O sistema de acasalamento em Catetos foi testado através de microssatélites, testes de paternidade e maternidade para todos os jovens amostrados em cada bando. Observou-se grande porcentagem de bandos multi-macho, em que a paternidade dos filhotes foi atribuída a mais de um macho (83%), indicando assim um sistema de promiscuidade.

A dispersão de um dos sexos também pode ser definida pela genética molecular. Estudos mostraram que membros de um dos sexos dispersam, enquanto que os do sexo oposto permanecem no local natal. Nos mamíferos ocorrem sistemas de acasalamento poligínicos, com competição de machos por fêmeas, e fêmeas com maiores custos na reprodução. Geralmente os machos dispersam, enquanto as fêmeas são filopátricas.

Para a dispersão, estudos mostram que a competição por parceiros induz à dispersão de machos, mas só se a competição por recursos não for suficiente para induzir à dispersão de fêmeas. Em queixadas, a razão sexual é desviada para as fêmeas, ou seja, se há um aumento da competição entre elas aumenta a dispersão, se há o relaxamento da competição entre machos ocorre menor dispersão. A dispersão de ambos os sexos seria resultante de um balanço entre os sexos na intensidade das pressões sexo-específicas para dispersar.

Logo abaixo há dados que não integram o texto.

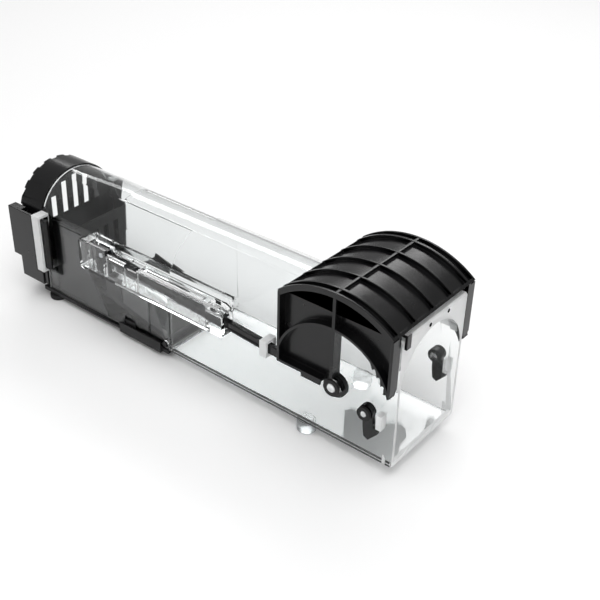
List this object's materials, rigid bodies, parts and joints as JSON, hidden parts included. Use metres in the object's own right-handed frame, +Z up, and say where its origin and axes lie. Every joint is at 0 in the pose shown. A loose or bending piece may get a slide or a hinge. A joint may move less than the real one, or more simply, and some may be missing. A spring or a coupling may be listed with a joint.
{
  "type": "live catch trap",
  "caption": "Clear arched tube trap with a ribbed drop hood over the entrance, a treadle and trigger rod that release it, locking pawls, and a draw-out slotted rear cap with a bait holder.",
  "frame": {"origin": "middle of the bounding box's bottom face with the hood open, on the surface that the feet stand on", "axes": "+X along the tube, from the rear cap towards the entrance; +Z up; -Y towards the side that carries the trigger rod and its housing"},
  "size_m": [0.3166, 0.082, 0.1099],
  "materials": {
    "clear_plastic": "clear moulded polystyrene, polished",
    "black_plastic": "black moulded ABS, glossy",
    "black_satin": "black moulded plastic, satin",
    "black_rubber": "soft black rubber, matte",
    "steel": "drawn wire pin"
  },
  "bodies": {
    "tube": {"clear_tube": "clear_plastic", "clear_floor": "clear_plastic", "base_tray": "black_satin", "foot_front_near": "clear_plastic", "foot_front_far": "clear_plastic", "foot_rear_near": "black_rubber", "foot_rear_far": "black_rubber", "hood_ring_near": "black_rubber", "hood_ring_far": "black_rubber", "pawl_ring_near": "black_rubber", "pawl_ring_far": "black_rubber", "treadle_pin": "black_plastic"},
    "hood": {"drop_hood": "black_plastic"},
    "treadle": {"treadle": "black_satin", "link_pin": "steel"},
    "rod": {"trigger_rod": "black_plastic"},
    "pawl_near": {"pawl_near": "black_plastic"},
    "pawl_far": {"pawl_far": "black_plastic"},
    "cap": {"rear_cap": "black_plastic", "bait_holder": "black_satin"},
    "clip_near": {"clip_near": "black_plastic"},
    "clip_far": {"clip_far": "black_plastic"}
  },
  "joints": [
    {"name": "hood_drop", "type": "hinge", "parent": "tube", "child": "hood", "pos_m": [0.1177, 0.001, 0.048], "axis": [0, 1, 0], "range_deg": [0, 90]},
    {"name": "treadle_press", "type": "hinge", "parent": "tube", "child": "treadle", "pos_m": [-0.0201, 0.001, 0.0107], "axis": [0, -1, 0], "range_deg": [0, 12]},
    {"name": "rod_draw", "type": "slide", "parent": "tube", "child": "rod", "axis": [-0.9976, 0, 0.0696], "range_m": [0, 0.0098]},
    {"name": "pawl_near_click", "type": "hinge", "parent": "tube", "child": "pawl_near", "pos_m": [0.14, -0.034, 0.0415], "axis": [0, 1, 0], "range_deg": [0, 20]},
    {"name": "pawl_far_click", "type": "hinge", "parent": "tube", "child": "pawl_far", "pos_m": [0.14, 0.036, 0.0415], "axis": [0, 1, 0], "range_deg": [0, 20]},
    {"name": "cap_slide", "type": "slide", "parent": "tube", "child": "cap", "axis": [-1, 0, 0], "range_m": [0, 0.04]},
    {"name": "clip_near_flex", "type": "hinge", "parent": "cap", "child": "clip_near", "pos_m": [-0.1498, -0.0367, 0.0475], "axis": [0, 0, 1], "range_deg": [0, 4], "stiffness_Nm_per_rad": 0.6},
    {"name": "clip_far_flex", "type": "hinge", "parent": "cap", "child": "clip_far", "pos_m": [-0.1498, 0.0387, 0.0475], "axis": [0, 0, -1], "range_deg": [0, 4], "stiffness_Nm_per_rad": 0.6}
  ],
  "couplings": [
    {"joint": "rod_draw", "follows": "treadle_press", "m_per_rad": 0.04679}
  ]
}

Quanto a tamanho populacional e diversidade genética, a perda de diversidade genética diminui a habilidade para evoluir, assim populações pequenas ou em declínios são mais propensas à extinção.

Para a estimativa do tamanho populacional e diversidade genética estudos mostram que é possível determinar os status populacionais, sendo importante para embasar ações de manejo e conservação, porém há certa dificuldade de estimar o tamanho populacional de mamíferos elusivos por meio de métodos tradicionais, sendo a amostragem genética não invasiva uma alternativa.

Para a estrutura populacional e a diversidade genética em Queixadas os estudos levaram a algumas recomendações para conservação. As duas localidades devem ser manejadas como uma única população. Devem ser mantidas áreas ripárias, que funcionam como corredores (ligações que permitem o trânsito entre regiões ecológicas) para as Queixadas.

Como vimos, a ferramenta molecular além de solucionar algumas questões não resolvidas, ajuda na conservação das espécies refletindo assim em todo o ecossistema.